Covid in Scotland: 'The lump on my jaw was cancer'

By Siobhann Dunn
BBC Scotland

  • Published
Media caption,
Roisin is now undergoing a 10-month treatment plan which includes chemotherapy and surgery

When 29-year-old Roisin O'Leary found a lump on her jaw she knew it was not good, but she never expected cancer.

"I'd had some pain in my jaw and my wisdom teeth and they planned to take them out in April and May, but then because of lockdown everything got cancelled," she said.

"Throughout the year I kept getting this pain and then September is when I actually noticed a lump forming."

Eventually, Roisin, from Paisley, had her wisdom teeth removed but the lump kept growing.

"By January it was getting bigger and the right side of my jaw was all swollen," she said.

"I kept calling the dental hospital and telling them things were changing quite quickly."

The hospital carried out a biopsy and a CT scan before Roisin was told it was a cancerous tumour.

'I'm not mad'

Roisin has a type of cancer called osteosarcoma which, in the jaw bone, is extremely rare.

Approximately 1,200 Scots are diagnosed with some form of head and neck cancer each year. Osteosarcoma amounts to about 40 of those cases.

Roisin told BBC Scotland she felt an odd sense of relief at finding out what was wrong.

"I'd been speaking to my GP about my mental health and anxiety," she said.

"I told her I thought I was going mad, something didn't feel right with me. It was just my body's way of letting me know something wasn't right."

'Lockdown'

At the beginning of the pandemic, dental check-ups came to a halt and services were operating at a fraction of their usual capacity.

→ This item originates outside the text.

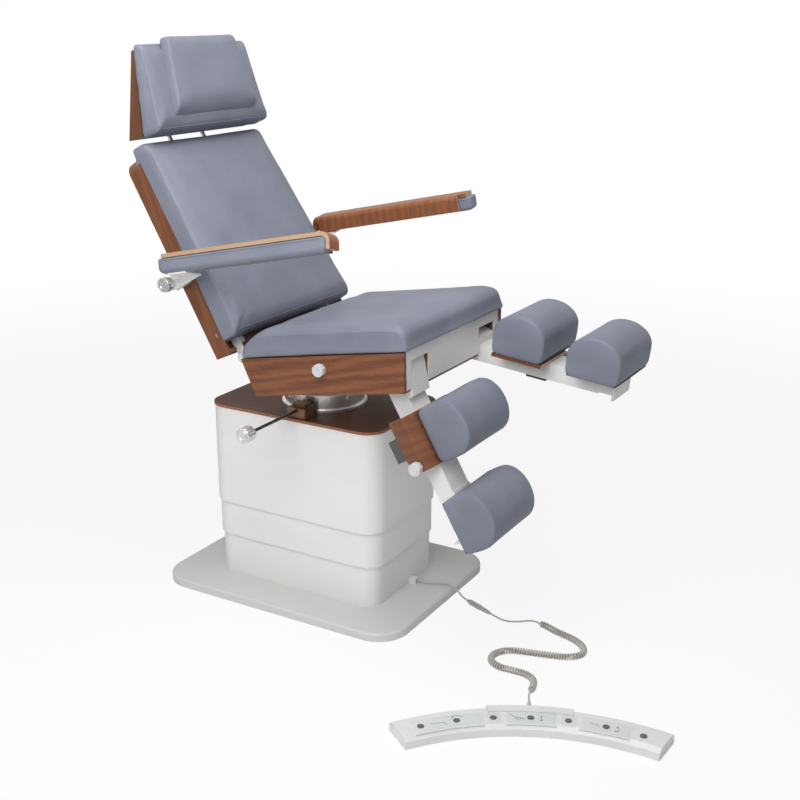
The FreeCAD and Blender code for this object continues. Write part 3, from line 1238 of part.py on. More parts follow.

According to Public Health Scotland, by the last quarter of 2020, patients accessing dental appointments had dropped by a third on the year before.

The British Dental Association said that those figures were deeply concerning and they warned of a "looming oral health crisis" in months and years to come.

David McColl, chair of the British Dental Association (BDA) Scottish Dental Practice Committee, said: "Even before the pandemic, Scotland's oral health inequalities were a national scandal.

"Now, that gap looks set to widen, with public health programmes suspended and millions unable to access care.

"Dentists are losing the chance to act on the early signs of decay, gum disease and oral cancers. If we're ever going to turn the page we need to see real commitment from government."

Scotland's National Clinical director, Prof Jason Leitch told BBC Scotland that the chief dental officer had been working hard on the phased return to a "new normal" for dentistry.

He said it was difficult because the nature of dentistry posed a risk of spreading Covid, especially through aerosol generated procedures.

Prof Leitch said the mitigation for this problem was lots of PPE and "fallow" time between patients, which means fewer people can be seen and longer waiting times.

'Saving lives'

Image caption,
Roisin did not think the lump on her jaw would be cancer

Glasgow's Dental school consultant in restorative dentistry, Dr Beth Burns, said routine check-ups were vital for detecting problems such as oral cancers which often go unnoticed until a dentist identifies the signs.

"Dentists are examining the soft tissue in the mouth, they're looking for early signs of disease and often spot those early." she said.

"Someone who presents early and is diagnosed early has a survival rate that is about 90% at five years, whereas for people who are diagnosed late with oral cancer the survival rate drops to around 30% - so it's a huge difference."

Dr Burns said people could do more to look for the signs themselves.

"A lot of people know about examining their boobs if they're a woman, or balls if they are a man, but they don't know about examining their mouth," she said.

"But it's actually really important that patients are looking in their mouth and going to a dentist at an early stage."

'Fight or flight'

Roisin is now undergoing a 10-month treatment plan which includes chemotherapy and surgery to remove part of her jaw bone.

Her bone will be removed and reconstructed with skin grafts from her leg.

The surgery will be intensive. She will have facial scaring and may need speech therapy, but she remains upbeat and is making plans for when it is over.

"I'm just focusing on coming out the other side," she said.

"I can't wait to have everybody together again.

"I hope that when I'm better I'll be able to travel."

She urged others to get their dental check-up and see their GP if something is not right.

Her message is to keep smiling.

"There's not much else you can do really, you can't just sit and wallow," she said.

"It's fight or flight really, I'm going to fight this with positivity."